The scandal lead to a crackdown on the Gülen movement and
its followers. It has since been depicted as a radical Islamist organisation by
AKP-linked media and in May 2016 was officialy designated a terrorist group by
the Turkish government. That summer, a failed coup d’etat against Erdogan was
blamed on the movement, precipitating another crackdown on the group’s members
– both within Turkey and abroad.
Since then, Turkish nationals affiliated with the Gülen
movement have been arrested and extradited from places as far away as Kenya,
Cambodia and Gabon.
Once back in Turkey, they face prosecution on trumped up
terrorism charges.
On June 7, one day after Reyhan Inandi uploaded her video
about her husband’s whereabouts, Kyrgyz Deputy Minister of Foreign Affairs
Aibek Artykbaev confirmed that the Turkish government had requested Orhan
Inandi’s extradition in 2019, a request which the Kyrgyz government rejected,
citing Inandi’s Kyrgyz citizenship.
Some reports claim that in wake of the extradition request,
the Kyrgyz government offered Inandi a state-assigned security detail, which
the teacher turned down.
These details have exacerbated fears that Inandi may indeed
be in the custody of Turkish authorities and facing extradition, arbitrary
detention and an unfair trial.
Some have likened the situation to the disappearance of
Saudi dissident journalist Jamal Khashoggi, who was murdered in the Saudi
Arabian consulate in – ironically – Istanbul. Small-scale protests have been
held in the Bishkek, with people demanding that the Kyrgyz government properly
investigate Onandi’s disappearance.
“Orhan Inandi is a Kyrgyz citizen,” says Syinat
Sultanalieva, a researcher at Human Rights Watch. “Kyrgyzstan aspires to hold
international human rights standards, and this is a clear instance in which it
is essential. If the Kyrgyz authorities do not retrieve Inandi from wherever he
is being held against his will, they will fail to meet their obligations as
required under international law and the Kyrgyz Constitution.”

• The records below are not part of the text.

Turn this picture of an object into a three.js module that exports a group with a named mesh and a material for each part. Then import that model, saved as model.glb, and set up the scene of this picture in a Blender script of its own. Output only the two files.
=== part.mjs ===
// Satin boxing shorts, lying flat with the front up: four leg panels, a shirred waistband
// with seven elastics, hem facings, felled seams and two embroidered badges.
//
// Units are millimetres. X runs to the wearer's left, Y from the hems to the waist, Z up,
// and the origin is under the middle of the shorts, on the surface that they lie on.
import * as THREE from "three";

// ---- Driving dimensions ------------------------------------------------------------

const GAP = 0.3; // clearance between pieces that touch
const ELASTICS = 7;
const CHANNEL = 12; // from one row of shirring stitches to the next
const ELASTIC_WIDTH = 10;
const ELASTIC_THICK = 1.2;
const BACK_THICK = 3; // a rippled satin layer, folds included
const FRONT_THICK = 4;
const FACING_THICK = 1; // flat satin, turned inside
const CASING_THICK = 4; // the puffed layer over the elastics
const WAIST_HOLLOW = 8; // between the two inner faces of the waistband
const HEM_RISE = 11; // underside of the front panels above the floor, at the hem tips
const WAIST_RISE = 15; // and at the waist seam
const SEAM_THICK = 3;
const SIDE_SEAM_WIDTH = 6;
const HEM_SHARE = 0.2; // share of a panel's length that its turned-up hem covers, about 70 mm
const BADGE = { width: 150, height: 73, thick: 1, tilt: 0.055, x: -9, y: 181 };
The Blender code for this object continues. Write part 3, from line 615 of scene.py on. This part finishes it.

Likely coincidentally, on June 9 Kyrgyz President Sadyr
Japarov made his first official visit to Turkey, where he met with Erdogan.
When asked if Japarov had broached the subject of the teacher’s disappearance
with his Turkish counterpart, Japarov’s spokesperson stated that “President
Japarov asked his colleague Recep Tayyip Erdogan about Orhan Inandi, who went
missing in Kyrgyzstan. Recep Tayyip Erdogan replied that he did not know him,
he had no information and that he didn’t want to hear anything about FETO
supporters.”
FETO – Fethullahist Terror Organisation – is the Turkish
government’s designation for the Gülen movement.
How the situation unfolds will demonstrate much about
Kyrgyzstan’s new president’s relations with Turkey.
Since taking office last year, Japarov has identified Turkey
as a key partner for Kyrgyzstan in both economic and security matters,
underlined by his trip to Turkey last week.
If Inandi’s disappearance is indeed the work of the Turkish
secret services – and the evidence appears to be in favour of such a conclusion
– the operation would likely have been carried out with at least the consent of
Kyrgyz authorities.
If this were to be the case, then Japarov would be
implicated in a major human rights scandal – perhaps validating fears that his
presidency will see a return of authoritarian, strong man politics.